Remember when Bond prices move higher, home loan rates move lower... and vice versa. The chart below shows how the rally for Bonds and home loan rates fizzled late last week. And since inflation also tends to stop rallies for both Stocks and Bonds, I'll be watching closely as always. If this week's reports indicate inflation is heating up, this could cause Bond pricing and home loan rates to worsen in response. 


WAYS TO SAVE ON COOLING COSTS

Heating and air conditioning usually represent the biggest portion of home energy bills. As we head into the hottest part of the year, here are some ideas from author and home improvement expert Don Vandervort that will help you stay cool... and save money in the long run:

Get "In the Zone". Creating heating and cooling zones that let part of your house become warmer and cooler than other parts is a great way to save both energy and money. If your home has a ducted system and wasn't originally designed with a zone system in mind, you can have a professional install a series of motorized dampers in certain areas that will create a zone effect.

Install room air-conditioning units.

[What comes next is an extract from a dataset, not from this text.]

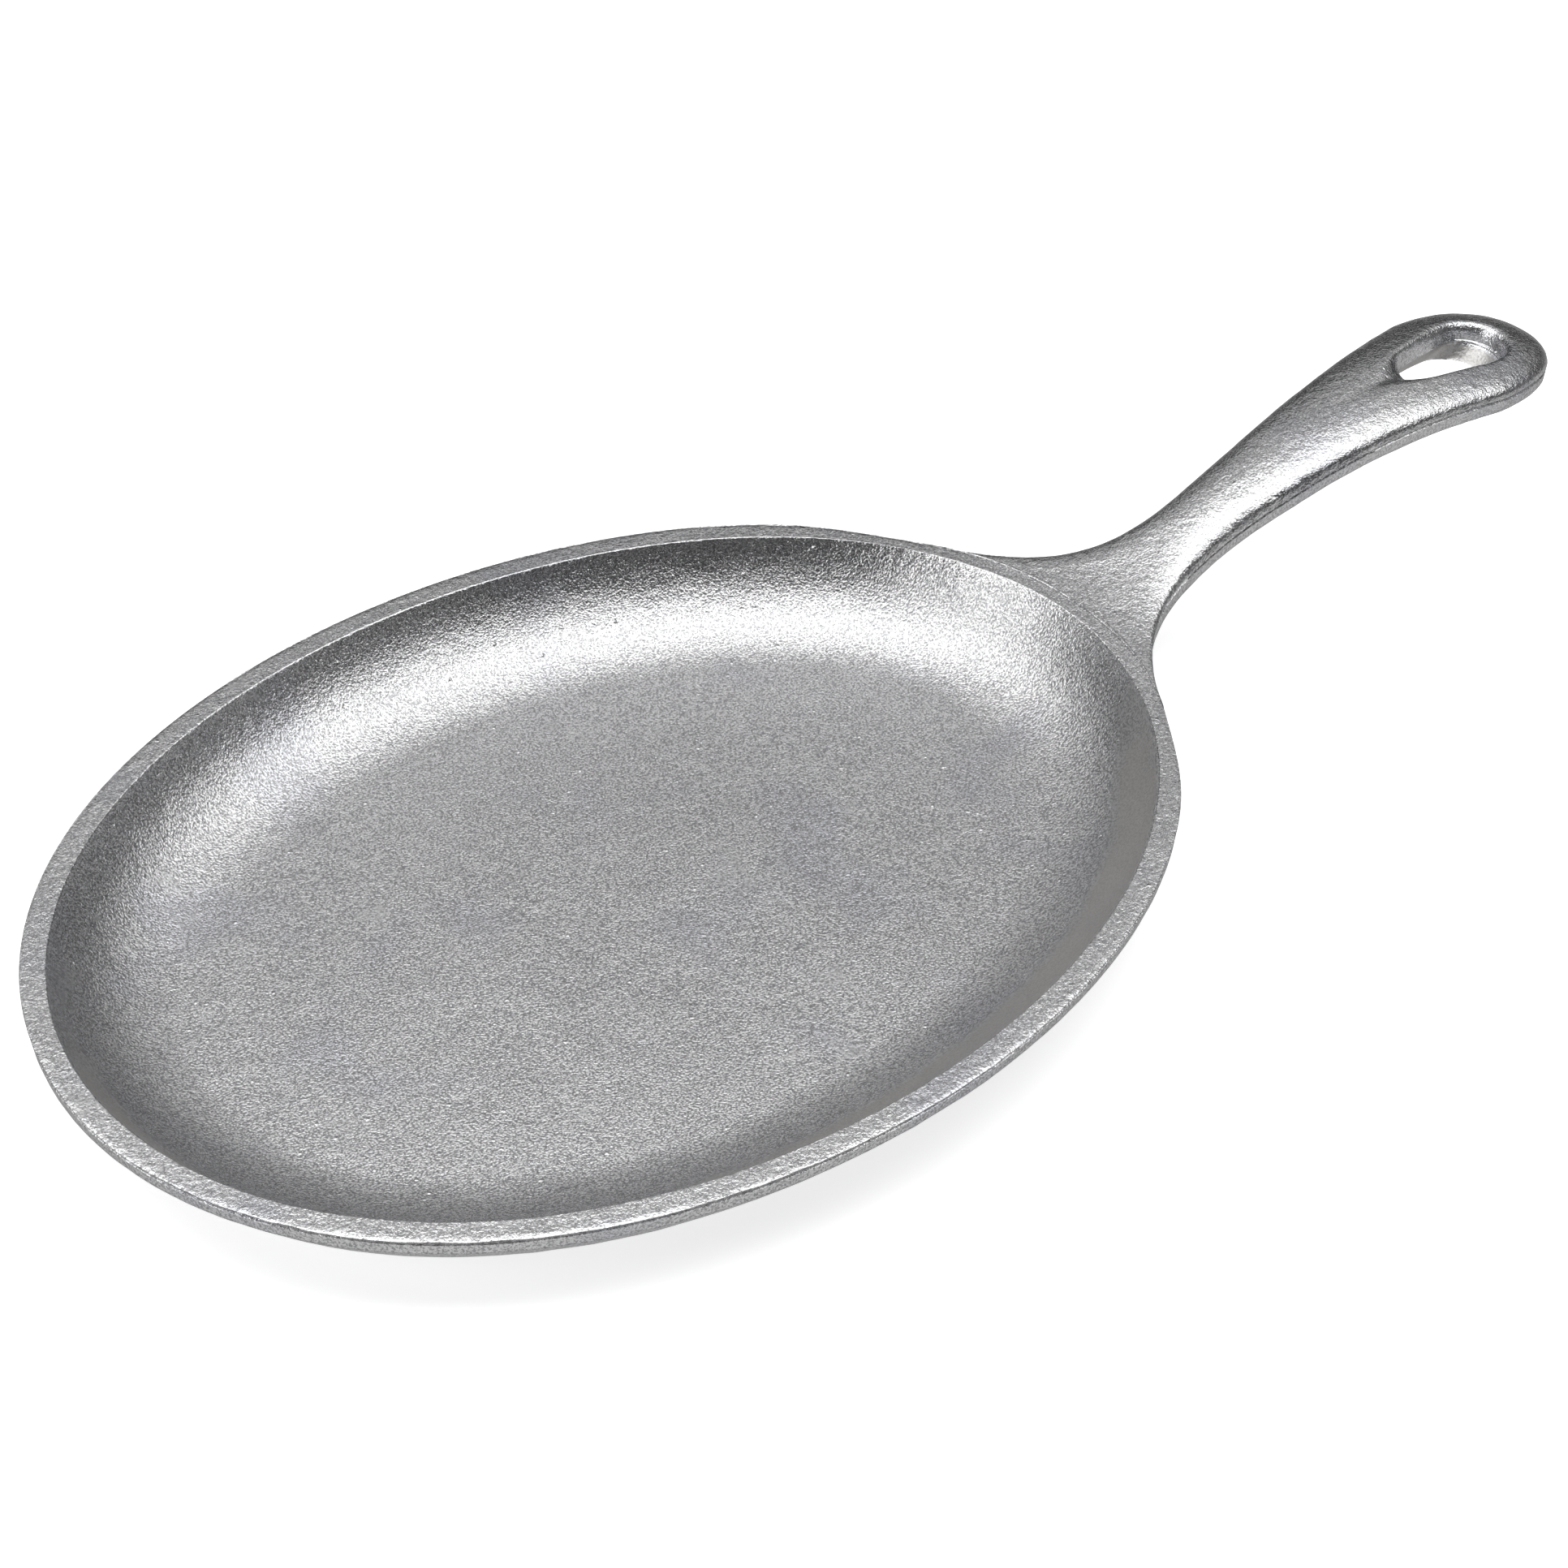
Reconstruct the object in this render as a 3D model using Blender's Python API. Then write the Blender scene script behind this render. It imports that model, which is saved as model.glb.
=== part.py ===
"""Oval cast skillet: a shallow dish and an arched handle with a hanging hole, poured as one casting.

Metres, +Z up. The origin is the centre of the flat underside. The handle points along +X.
"""
import math

import bmesh
import bpy

# --- dish ---------------------------------------------------------------------------------------
DISH_LENGTH = 0.254          # over the outer edge of the rim, along X
DISH_WIDTH = 0.1948          # over the outer edge of the rim, along Y
END_FULLNESS = 0.0095        # how much rounder than an ellipse the two ends are
SIDE_FULLNESS = 0.0037       # how much flatter than an ellipse the two sides are
HANDLE_END_TAPER = 0.022     # how much the handle end of the oval is slimmer than the far end
FLOOR_THICKNESS = 0.0040
RIM_WIDTH = 0.0054           # outer edge to inner arris
RIM_CROWN = 0.0004           # rim top above the parting line
RIM_EDGE_ROUND = 0.0009      # width of the rounding from the parting line to the rim top
RIM_BAND = 0.0035            # height of the upright band under the parting line
RIM_BAND_DRAFT = 0.0003      # how far the band draws in over its height
BAND_CORNER = 0.0004         # rounding of the band's lower corner
BAND_OVERHANG = 0.0016       # how far the band stands out from the wall under it
DISH_DEPTH = 0.0160          # parting line down to the cooking floor
COVE_RADIUS = 0.030          # inside radius between wall and floor
OUTER_COVE_RADIUS = 0.032    # outside radius between wall and underside
ROOT_WAIST = 0.0018          # how far the rim's outer edge draws in on each side of the handle
ROOT_WAIST_TURN = math.radians(28)    # where it draws in most, from the handle
ROOT_WAIST_SPREAD = math.radians(11)

RIM_HEIGHT = FLOOR_THICKNESS + DISH_DEPTH    # underside to the mould's parting line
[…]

If your family spends a majority of time in one room or area of your home, like the family room or TV room, you can install a window unit or portable unit in that room and use that unit for part of the day instead of turning on your central air conditioning. you can always turn your central air conditioner on for those times of the day when your family is dispersed throughout the house.

Install ceiling fans. The latest technology means that ceiling fans achieve better air circulation and can now help you save as much as 30% on your energy bill. Be sure to look for the Energy Star designation for energy efficiency. 

Inspect Your Ductwork. Recent research has shown that central heating and cooling systems that use ductwork can lose as much as 50% of their energy through leaks. It is important to have your ductwork inspected by a contractor every three years t make sure your system is operating at maximum efficiency. 

Install Heat Recovery Ventilators (HRVs). Not only do HRVs get rid of air contaminants like odors, dust, and mold, they also grab much of the cold or heat from the outgoing air and recyle it back into your home with the incoming fresh air. These units are especially helpful if your home is tightly sealed.